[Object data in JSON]
⁂

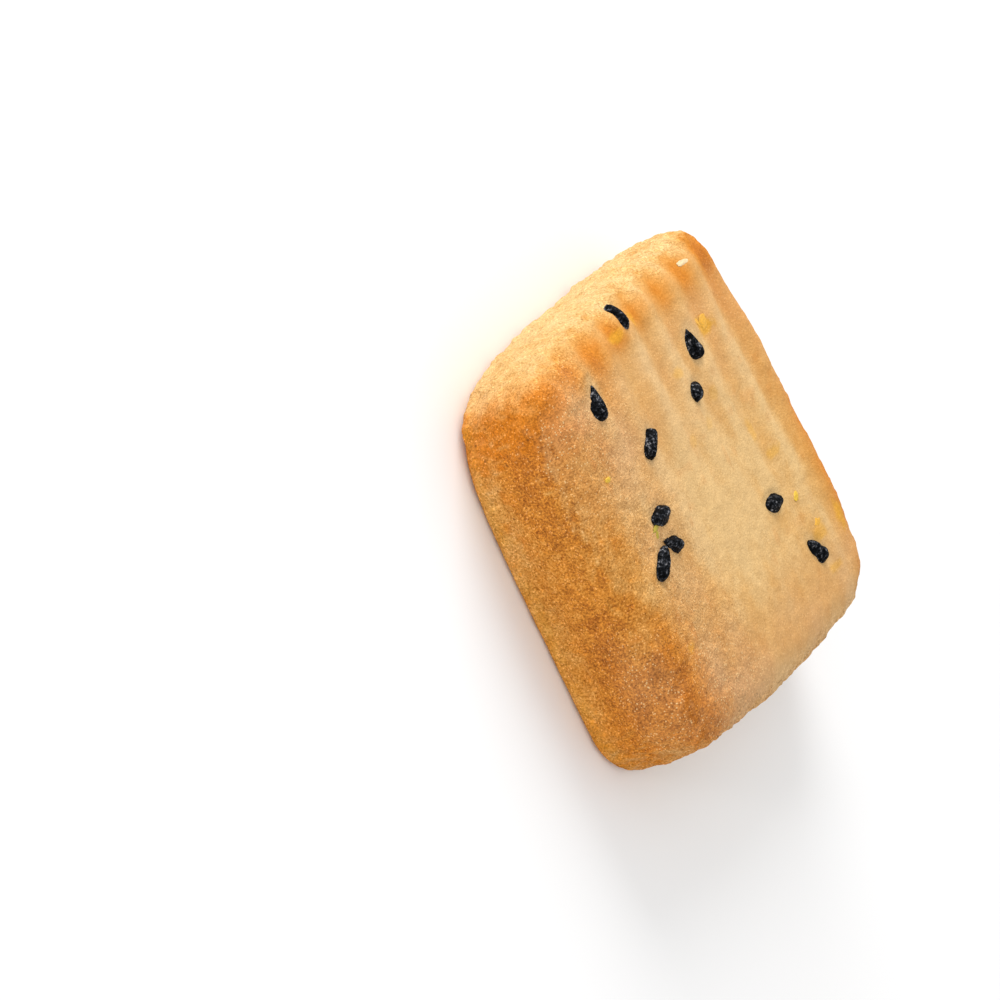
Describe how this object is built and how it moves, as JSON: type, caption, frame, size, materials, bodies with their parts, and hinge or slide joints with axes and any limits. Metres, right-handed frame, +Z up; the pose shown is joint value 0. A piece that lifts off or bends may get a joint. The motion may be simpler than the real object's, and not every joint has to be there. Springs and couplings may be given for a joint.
{
  "type": "nigella seed biscuit",
  "caption": "Thick square shortbread biscuit with softly rounded edges and black nigella seeds baked into its face, for stacking, plating or food scenes.",
  "frame": {"origin": "centre of the outline at the underside, on the surface that the biscuit lies on", "axes": "+Z up out of the seeded face, +X and +Y along the two pairs of sides of the square"},
  "size_m": [0.041, 0.0388, 0.0116],
  "materials": {
    "biscuit": "matt golden baked crust with a fine sandy crumb; the seeds are blue-black and matt"
  },
  "bodies": {
    "root": {"biscuit": "biscuit"}
  },
  "joints": []
}
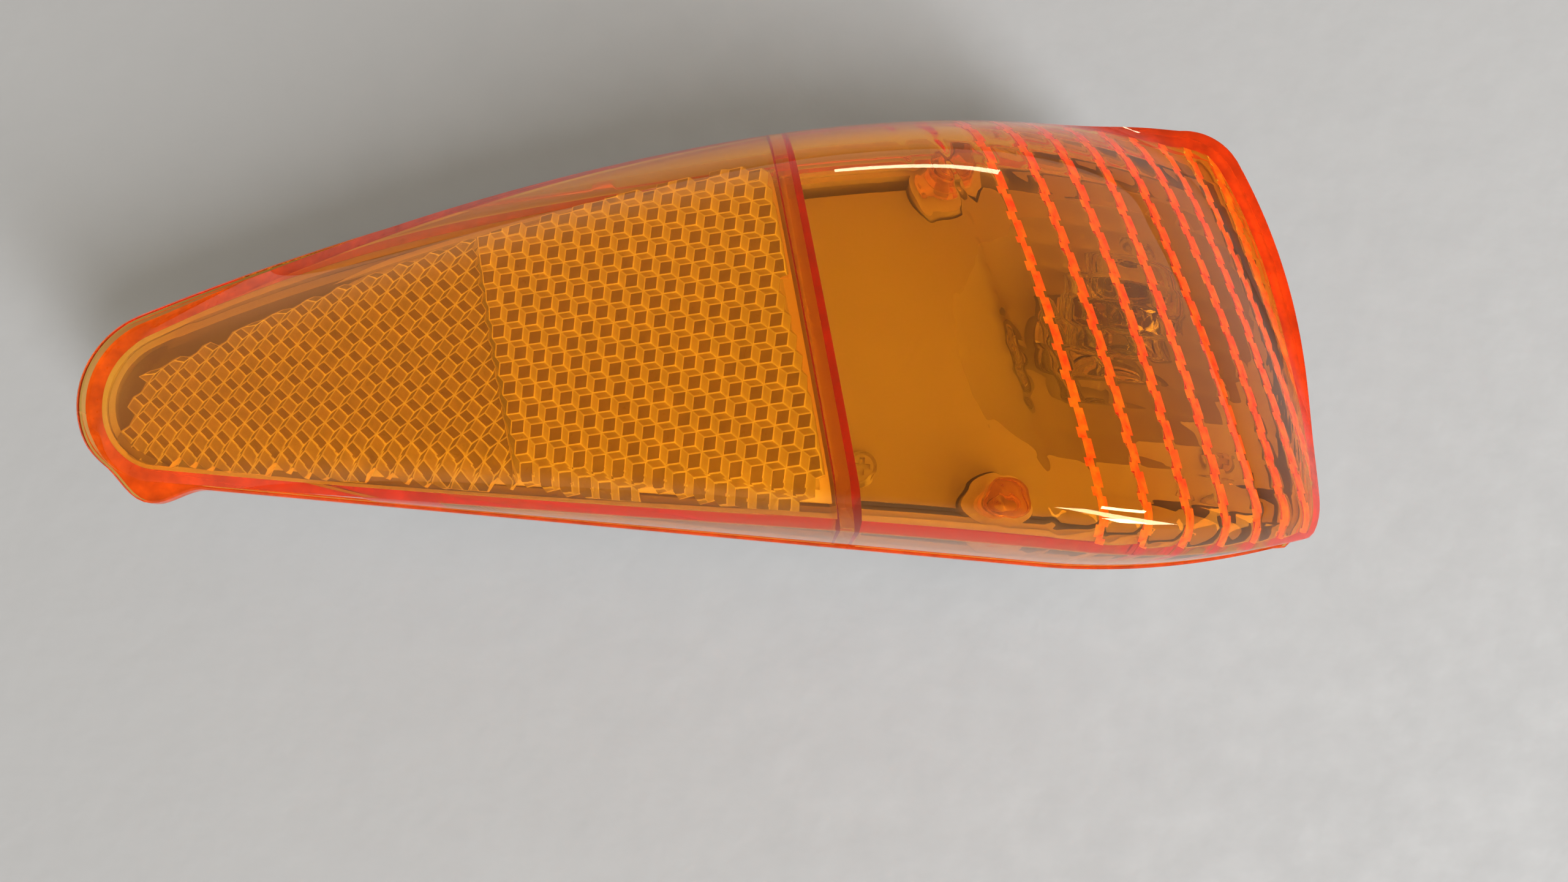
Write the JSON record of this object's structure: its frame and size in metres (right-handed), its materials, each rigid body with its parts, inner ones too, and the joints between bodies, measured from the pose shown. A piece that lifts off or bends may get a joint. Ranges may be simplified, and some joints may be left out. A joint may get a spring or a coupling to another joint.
{
  "type": "turn signal indicator",
  "caption": "Motorcycle turn signal lamp with a long tapered amber lens, reflex panel, quarter-turn bulb holder, bayonet bulb and pigtail plug.",
  "frame": {"origin": "middle of the lamp's plan, in the plane of the three mounting posts' end faces", "axes": "+X along the lamp from its nose to its wide end, +Y across it towards the rolled upper edge, +Z out of the lens"},
  "size_m": [0.1976, 0.0748, 0.0714],
  "materials": {
    "amber_lens": "clear amber PMMA, polished outside, moulded optics inside",
    "amber_prism": "clear amber PMMA with corner-cube prisms",
    "plate_plastic": "matt light tan plastic",
    "housing_plastic": "fine-textured warm grey ABS",
    "liner_plastic": "matt warm grey plastic",
    "gasket_silicone": "pale silicone",
    "seal_rubber": "soft black EPDM",
    "screw_steel": "zinc-plated steel",
    "insert_brass": "turned brass",
    "holder_plastic": "light grey glass-filled nylon",
    "socket_steel": "drawn and plated steel",
    "carrier_plastic": "brown phenolic",
    "contact_brass": "stamped brass",
    "spring_steel": "spring steel wire",
    "wire_live": "orange PVC insulation",
    "wire_ground": "green PVC insulation",
    "sleeve_pvc": "black PVC sleeve",
    "plug_nylon": "natural white nylon",
    "bulb_clear": "clear soda glass",
    "cap_nickel": "nickel-plated brass",
    "insulator_glass": "black vitrite glass",
    "contact_solder": "tin solder",
    "filament_tungsten": "tungsten wire"
  },
  "bodies": {
    "lamp_base": {"housing": "housing_plastic", "lens_gasket": "gasket_silicone", "bulb_reflector": "liner_plastic", "reflector_screws": "screw_steel", "mount_inserts": "insert_brass", "vent_cap": "seal_rubber"},
    "lens_unit": {"outer_lens": "amber_lens", "reflex_reflector": "amber_prism", "reflex_back_plate": "plate_plastic"},
    "screws": {"lens_screws": "screw_steel", "lens_screw_washers": "seal_rubber"},
    "holder": {"bulb_holder": "holder_plastic", "holder_seal": "seal_rubber", "socket_shell": "socket_steel", "contact_spring": "spring_steel", "live_terminal": "contact_brass", "ground_terminal": "contact_brass", "live_wire": "wire_live", "ground_wire": "wire_ground", "wire_sleeve": "sleeve_pvc", "wire_boot": "seal_rubber", "plug_shell": "plug_nylon", "plug_terminals": "contact_brass"},
    "contact": {"contact_carrier": "carrier_plastic", "contact_plunger": "contact_brass"},
    "bulb": {"bulb_cap": "cap_nickel", "bulb_glass": "bulb_clear", "bulb_pins": "cap_nickel", "bulb_insulator": "insulator_glass", "bulb_contact": "contact_solder", "bulb_stem": "bulb_clear", "bulb_support_wires": "filament_tungsten", "bulb_filament": "filament_tungsten"}
  },
  "joints": [
    {"name": "lens_removal", "type": "slide", "parent": "lamp_base", "child": "lens_unit", "axis": [0, 0, 1], "range_m": [0, 0.075]},
    {"name": "lens_screws_out", "type": "slide", "parent": "lamp_base", "child": "screws", "axis": [0, 0, -1], "range_m": [0, 0.045]},
    {"name": "holder_turn", "type": "hinge", "parent": "lamp_base", "child": "holder", "pos_m": [0.064, 0.004, 0.014], "axis": [0, 0, 1], "range_deg": [0, 28]},
    {"name": "contact_press", "type": "slide", "parent": "holder", "child": "contact", "axis": [0, 0, -1], "range_m": [0, 0.002], "stiffness_N_per_m": 1500, "springref_m": -0.004, "deforming": ["contact_spring"]},
    {"name": "bulb_turn", "type": "hinge", "parent": "contact", "child": "bulb", "pos_m": [0.064, 0.004, 0.0245], "axis": [0, 0, 1], "range_deg": [0, 20]}
  ]
}
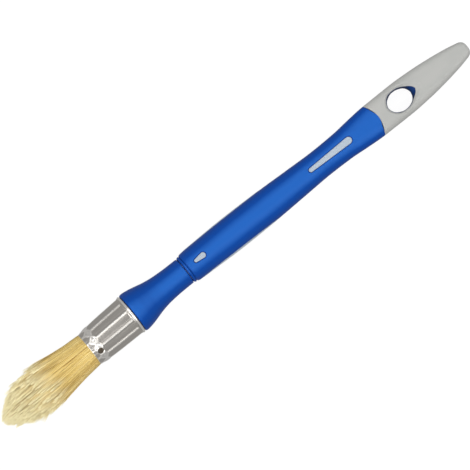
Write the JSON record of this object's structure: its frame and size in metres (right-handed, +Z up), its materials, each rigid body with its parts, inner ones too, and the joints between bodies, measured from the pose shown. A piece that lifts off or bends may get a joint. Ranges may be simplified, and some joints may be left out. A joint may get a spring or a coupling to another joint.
{
  "type": "paint brush",
  "caption": "Round paint brush with a pointed natural bristle tuft, pressed steel ferrule and a two-part plastic handle with soft grip and a hanging hole.",
  "frame": {"origin": "on the table, at the middle of the lying brush's box", "axes": "+X along the brush from the bristle tip to the tail with the hanging hole, +Z up away from the table"},
  "size_m": [0.2798, 0.0222, 0.0232],
  "materials": {
    "bristle": "pale natural hog bristle, slightly glossy strands with frayed lighter tips",
    "plug_wood": "plain turned beech",
    "resin": "cast epoxy",
    "plated_steel": "bright plated sheet, drawn and stamped",
    "pin_steel": "dull nail steel",
    "grey_plastic": "satin injection-moulded hard plastic",
    "blue_soft_grip": "satin overmoulded soft-touch elastomer"
  },
  "bodies": {
    "root": {"bristle_tuft": "bristle", "centre_plug": "plug_wood", "resin_set": "resin", "ferrule": "plated_steel", "ferrule_pin_front": "pin_steel", "ferrule_pin_back": "pin_steel", "handle_core": "grey_plastic", "neck_sleeve": "blue_soft_grip", "grip_sleeve": "blue_soft_grip", "hang_hole_liner": "blue_soft_grip"}
  },
  "joints": []
}
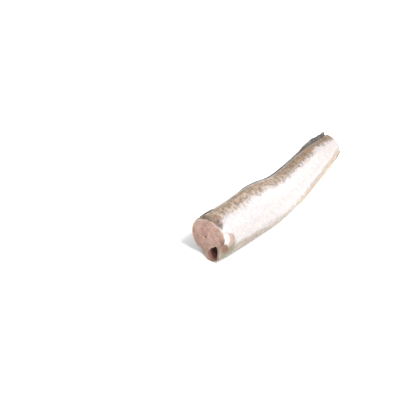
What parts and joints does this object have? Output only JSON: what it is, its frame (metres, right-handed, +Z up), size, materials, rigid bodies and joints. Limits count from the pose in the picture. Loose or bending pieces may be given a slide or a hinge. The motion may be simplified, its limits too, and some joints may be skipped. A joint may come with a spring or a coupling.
{
  "type": "hake",
  "caption": "Headed and gutted hake trunk lying on its belly, with an open belly cavity, cut ends, backbone and folded fins.",
  "frame": {"origin": "under the middle of the fish's bounding box, on the surface it rests on", "axes": "+X from the head cut to the tail cut, +Z up; the left flank faces -Y and the back leans towards +Y"},
  "size_m": [0.2654, 0.0826, 0.0457],
  "materials": {
    "skin": "wet silvery white skin, grey-brown on the back, pink flesh on the cuts",
    "bone": "moist rosy bone",
    "dark_fin": "wet dark grey fin rays and membrane",
    "pale_fin": "wet pale translucent fin rays and membrane"
  },
  "bodies": {
    "root": {"hake_trunk": "skin", "backbone": "bone", "first_dorsal_fin": "dark_fin", "second_dorsal_fin": "dark_fin", "anal_fin": "pale_fin"}
  },
  "joints": []
}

⁂

(Set exercise) Your task is to output all of the data above word for word.

(The answer)
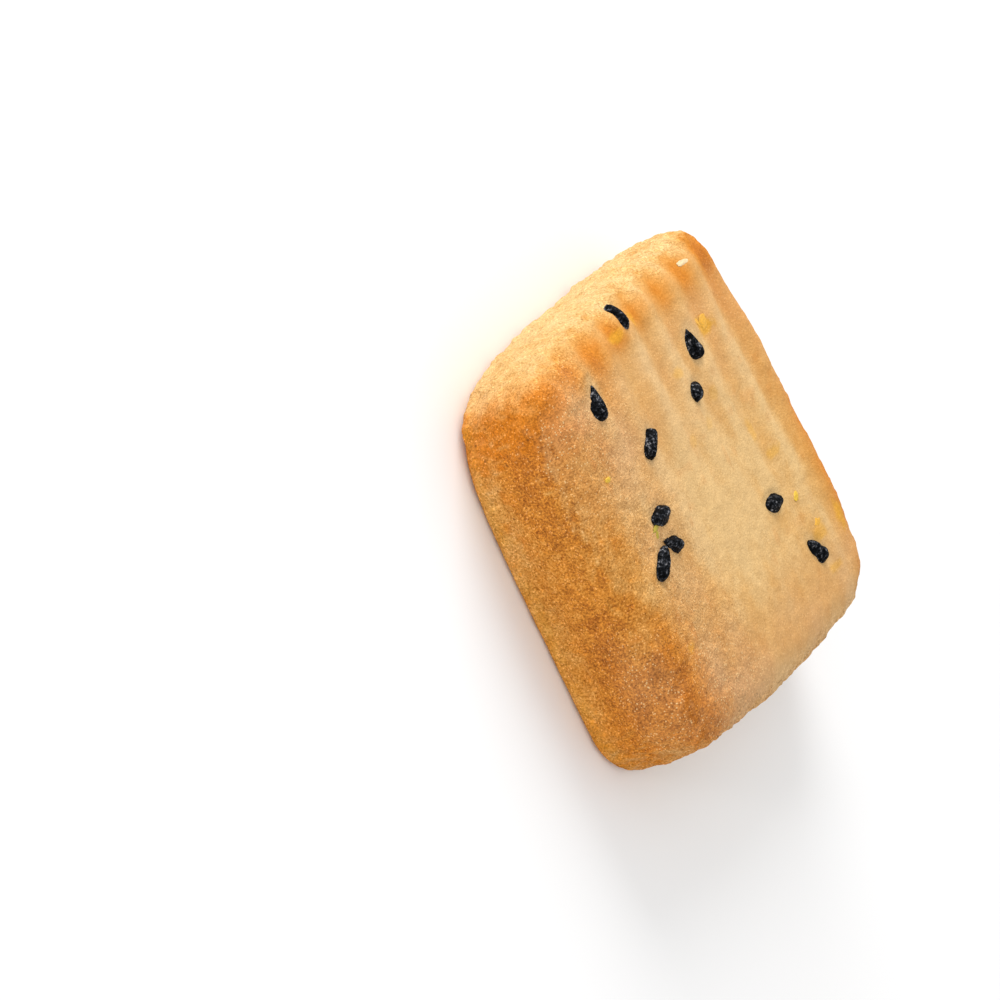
Describe how this object is built and how it moves, as JSON: type, caption, frame, size, materials, bodies with their parts, and hinge or slide joints with axes and any limits. Metres, right-handed frame, +Z up; the pose shown is joint value 0. A piece that lifts off or bends may get a joint. The motion may be simpler than the real object's, and not every joint has to be there. Springs and couplings may be given for a joint.
{
  "type": "nigella seed biscuit",
  "caption": "Thick square shortbread biscuit with softly rounded edges and black nigella seeds baked into its face, for stacking, plating or food scenes.",
  "frame": {"origin": "centre of the outline at the underside, on the surface that the biscuit lies on", "axes": "+Z up out of the seeded face, +X and +Y along the two pairs of sides of the square"},
  "size_m": [0.041, 0.0388, 0.0116],
  "materials": {
    "biscuit": "matt golden baked crust with a fine sandy crumb; the seeds are blue-black and matt"
  },
  "bodies": {
    "root": {"biscuit": "biscuit"}
  },
  "joints": []
}
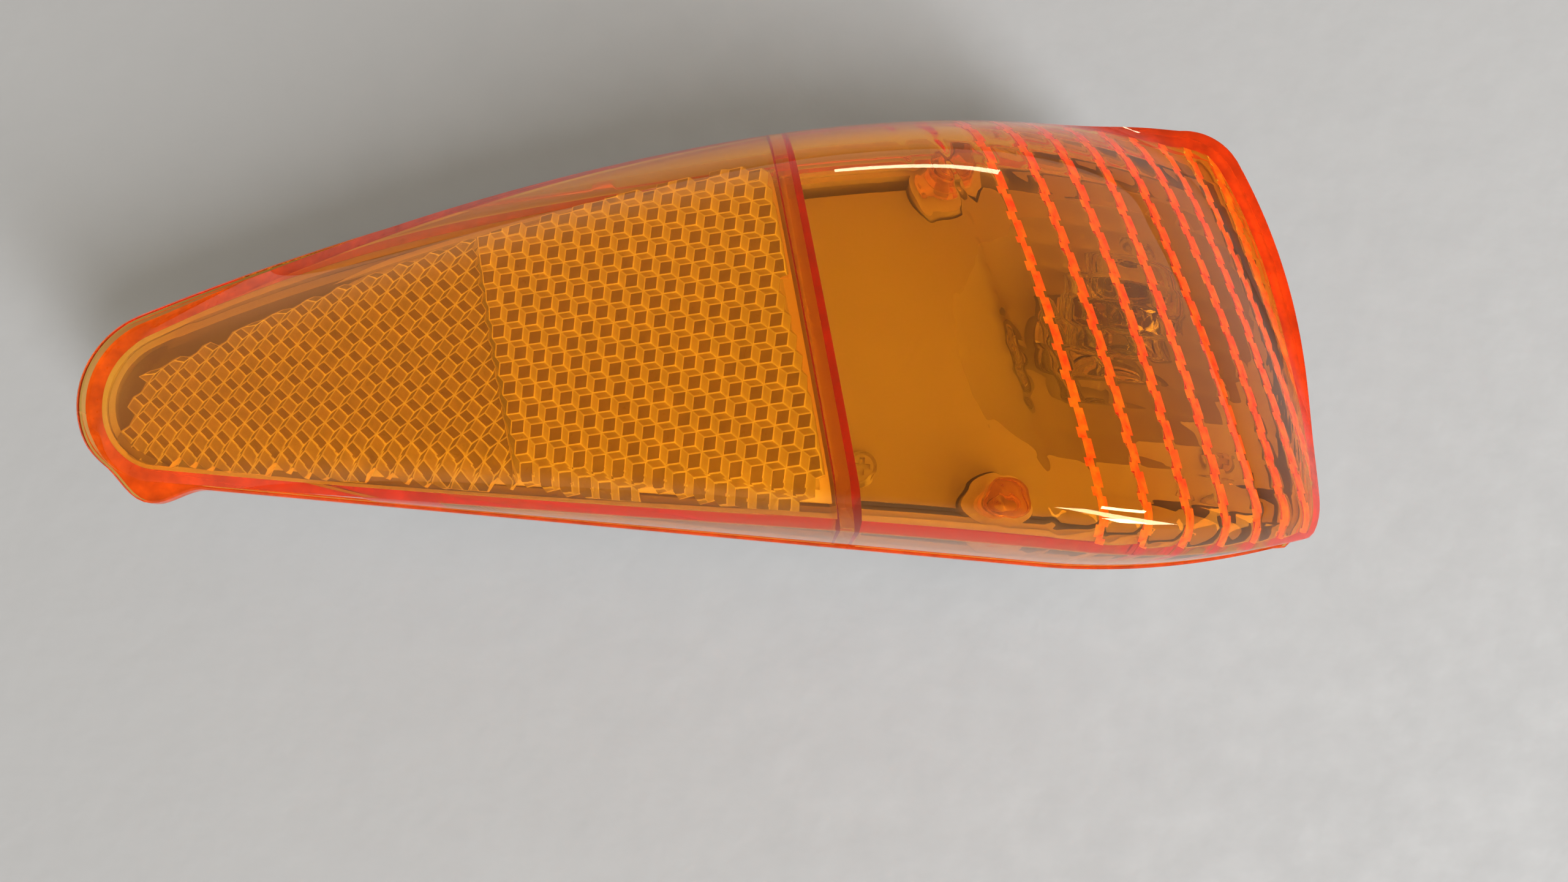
Write the JSON record of this object's structure: its frame and size in metres (right-handed), its materials, each rigid body with its parts, inner ones too, and the joints between bodies, measured from the pose shown. A piece that lifts off or bends may get a joint. Ranges may be simplified, and some joints may be left out. A joint may get a spring or a coupling to another joint.
{
  "type": "turn signal indicator",
  "caption": "Motorcycle turn signal lamp with a long tapered amber lens, reflex panel, quarter-turn bulb holder, bayonet bulb and pigtail plug.",
  "frame": {"origin": "middle of the lamp's plan, in the plane of the three mounting posts' end faces", "axes": "+X along the lamp from its nose to its wide end, +Y across it towards the rolled upper edge, +Z out of the lens"},
  "size_m": [0.1976, 0.0748, 0.0714],
  "materials": {
    "amber_lens": "clear amber PMMA, polished outside, moulded optics inside",
    "amber_prism": "clear amber PMMA with corner-cube prisms",
    "plate_plastic": "matt light tan plastic",
    "housing_plastic": "fine-textured warm grey ABS",
    "liner_plastic": "matt warm grey plastic",
    "gasket_silicone": "pale silicone",
    "seal_rubber": "soft black EPDM",
    "screw_steel": "zinc-plated steel",
    "insert_brass": "turned brass",
    "holder_plastic": "light grey glass-filled nylon",
    "socket_steel": "drawn and plated steel",
    "carrier_plastic": "brown phenolic",
    "contact_brass": "stamped brass",
    "spring_steel": "spring steel wire",
    "wire_live": "orange PVC insulation",
    "wire_ground": "green PVC insulation",
    "sleeve_pvc": "black PVC sleeve",
    "plug_nylon": "natural white nylon",
    "bulb_clear": "clear soda glass",
    "cap_nickel": "nickel-plated brass",
    "insulator_glass": "black vitrite glass",
    "contact_solder": "tin solder",
    "filament_tungsten": "tungsten wire"
  },
  "bodies": {
    "lamp_base": {"housing": "housing_plastic", "lens_gasket": "gasket_silicone", "bulb_reflector": "liner_plastic", "reflector_screws": "screw_steel", "mount_inserts": "insert_brass", "vent_cap": "seal_rubber"},
    "lens_unit": {"outer_lens": "amber_lens", "reflex_reflector": "amber_prism", "reflex_back_plate": "plate_plastic"},
    "screws": {"lens_screws": "screw_steel", "lens_screw_washers": "seal_rubber"},
    "holder": {"bulb_holder": "holder_plastic", "holder_seal": "seal_rubber", "socket_shell": "socket_steel", "contact_spring": "spring_steel", "live_terminal": "contact_brass", "ground_terminal": "contact_brass", "live_wire": "wire_live", "ground_wire": "wire_ground", "wire_sleeve": "sleeve_pvc", "wire_boot": "seal_rubber", "plug_shell": "plug_nylon", "plug_terminals": "contact_brass"},
    "contact": {"contact_carrier": "carrier_plastic", "contact_plunger": "contact_brass"},
    "bulb": {"bulb_cap": "cap_nickel", "bulb_glass": "bulb_clear", "bulb_pins": "cap_nickel", "bulb_insulator": "insulator_glass", "bulb_contact": "contact_solder", "bulb_stem": "bulb_clear", "bulb_support_wires": "filament_tungsten", "bulb_filament": "filament_tungsten"}
  },
  "joints": [
    {"name": "lens_removal", "type": "slide", "parent": "lamp_base", "child": "lens_unit", "axis": [0, 0, 1], "range_m": [0, 0.075]},
    {"name": "lens_screws_out", "type": "slide", "parent": "lamp_base", "child": "screws", "axis": [0, 0, -1], "range_m": [0, 0.045]},
    {"name": "holder_turn", "type": "hinge", "parent": "lamp_base", "child": "holder", "pos_m": [0.064, 0.004, 0.014], "axis": [0, 0, 1], "range_deg": [0, 28]},
    {"name": "contact_press", "type": "slide", "parent": "holder", "child": "contact", "axis": [0, 0, -1], "range_m": [0, 0.002], "stiffness_N_per_m": 1500, "springref_m": -0.004, "deforming": ["contact_spring"]},
    {"name": "bulb_turn", "type": "hinge", "parent": "contact", "child": "bulb", "pos_m": [0.064, 0.004, 0.0245], "axis": [0, 0, 1], "range_deg": [0, 20]}
  ]
}
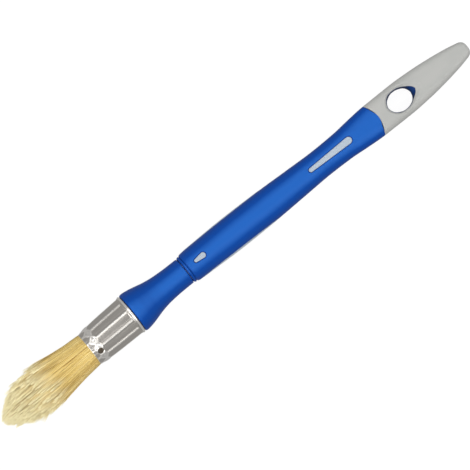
Write the JSON record of this object's structure: its frame and size in metres (right-handed, +Z up), its materials, each rigid body with its parts, inner ones too, and the joints between bodies, measured from the pose shown. A piece that lifts off or bends may get a joint. Ranges may be simplified, and some joints may be left out. A joint may get a spring or a coupling to another joint.
{
  "type": "paint brush",
  "caption": "Round paint brush with a pointed natural bristle tuft, pressed steel ferrule and a two-part plastic handle with soft grip and a hanging hole.",
  "frame": {"origin": "on the table, at the middle of the lying brush's box", "axes": "+X along the brush from the bristle tip to the tail with the hanging hole, +Z up away from the table"},
  "size_m": [0.2798, 0.0222, 0.0232],
  "materials": {
    "bristle": "pale natural hog bristle, slightly glossy strands with frayed lighter tips",
    "plug_wood": "plain turned beech",
    "resin": "cast epoxy",
    "plated_steel": "bright plated sheet, drawn and stamped",
    "pin_steel": "dull nail steel",
    "grey_plastic": "satin injection-moulded hard plastic",
    "blue_soft_grip": "satin overmoulded soft-touch elastomer"
  },
  "bodies": {
    "root": {"bristle_tuft": "bristle", "centre_plug": "plug_wood", "resin_set": "resin", "ferrule": "plated_steel", "ferrule_pin_front": "pin_steel", "ferrule_pin_back": "pin_steel", "handle_core": "grey_plastic", "neck_sleeve": "blue_soft_grip", "grip_sleeve": "blue_soft_grip", "hang_hole_liner": "blue_soft_grip"}
  },
  "joints": []
}
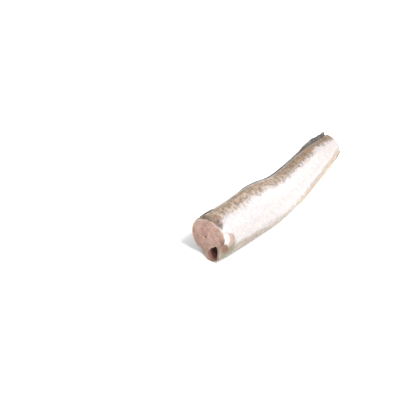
What parts and joints does this object have? Output only JSON: what it is, its frame (metres, right-handed, +Z up), size, materials, rigid bodies and joints. Limits count from the pose in the picture. Loose or bending pieces may be given a slide or a hinge. The motion may be simplified, its limits too, and some joints may be skipped. A joint may come with a spring or a coupling.
{
  "type": "hake",
  "caption": "Headed and gutted hake trunk lying on its belly, with an open belly cavity, cut ends, backbone and folded fins.",
  "frame": {"origin": "under the middle of the fish's bounding box, on the surface it rests on", "axes": "+X from the head cut to the tail cut, +Z up; the left flank faces -Y and the back leans towards +Y"},
  "size_m": [0.2654, 0.0826, 0.0457],
  "materials": {
    "skin": "wet silvery white skin, grey-brown on the back, pink flesh on the cuts",
    "bone": "moist rosy bone",
    "dark_fin": "wet dark grey fin rays and membrane",
    "pale_fin": "wet pale translucent fin rays and membrane"
  },
  "bodies": {
    "root": {"hake_trunk": "skin", "backbone": "bone", "first_dorsal_fin": "dark_fin", "second_dorsal_fin": "dark_fin", "anal_fin": "pale_fin"}
  },
  "joints": []
}